A presença brasileira no Haiti, uma das nacionalidades dentro das forças da ONU mais bem-vindas pelos haitianos, somada à situação ambiental e humanitária do país após o terremoto, explicam os fluxos migratórios de haitianos para o Brasil. Assim, desde 2010, milhares de haitianos chegaram ao nosso país através do Peru, e são recebidos no Brasil na cidade de Brasileia, no Acre. De lá, os imigrantes partem para outras regiões do país. Estima-se que mais de 80 mil haitianos vivem no Brasil atualmente – ainda que seja difícil ter acesso a números precisos.

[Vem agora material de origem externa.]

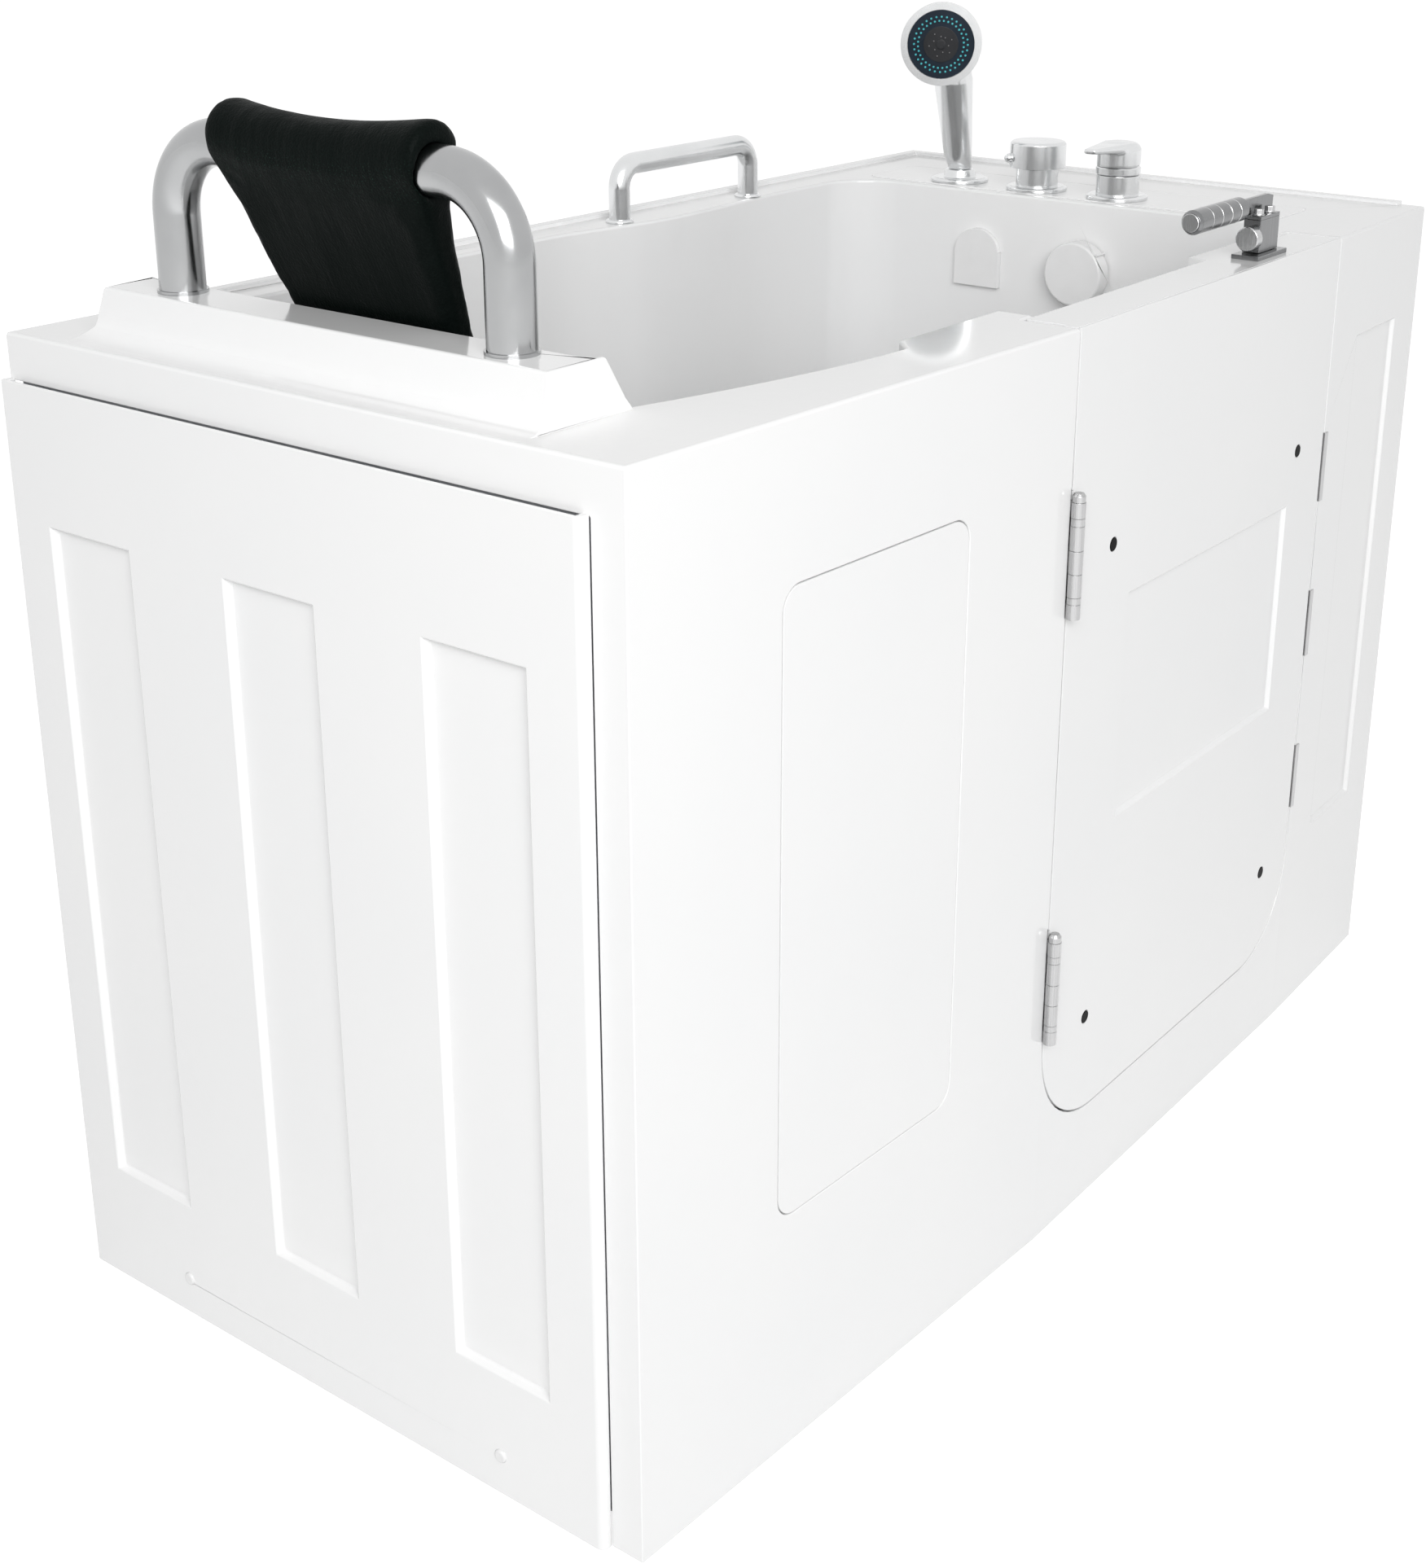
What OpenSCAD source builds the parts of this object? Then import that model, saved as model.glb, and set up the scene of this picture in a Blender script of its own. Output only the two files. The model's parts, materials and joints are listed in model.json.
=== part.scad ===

A chegada dessas pessoas em situação de vulnerabilidade foi bastante conturbada, dada a ausência de uma política migratória brasileira. Uma das soluções encontradas pelo governo brasileiro para melhor coordenar a vinda dos haitianos foi, em 2012, a concessão de vistos humanitários na embaixada de Porto Príncipe (capital do Haiti) para aqueles que quisessem vir para o Brasil.

Inicialmente, a migração foi majoritariamente masculina e jovem, e agora entra em uma nova fase de reagrupamento familiar. Aqueles que já estão estabelecidos aqui, agora trazem as mulheres e filhos que ficaram no Haiti. Ou seja, esses imigrantes já têm certa estabilidade financeira para se manter e ajudar os parentes. O demógrafo Duval Magalhães, em uma entrevista à Folha de S.Paulo, afirmou que atualmente 80% dos imigrantes haitianos que vivem no Brasil são economicamente ativos e mandam dinheiro às suas famílias. Muito religiosos – evangélicos e batistas – eles não bebem nem fumam, e costumam ser considerados bons funcionários pelos empregadores brasileiros.

No Rio Grande do Sul, segundo o coordenador do Fórum Permanente de Mobilidade Urbana, estima-se que tenham chegado mais de 10 mil imigrantes haitianos desde 2012. Com a falta de coordenação entre os governos estaduais, e com pouca estrutura de assistência organizada para imigrantes, essas pessoas enfrentam dificuldades para o acesso à saúde, moradia e educação, além da barreira linguística, já que eles falam francês e crioulo. Além dessas barreiras institucionais, o preconceito e o desconhecimento do brasileiro a respeito da situação desses imigrantes também afetam a integração dessas pessoas no Brasil.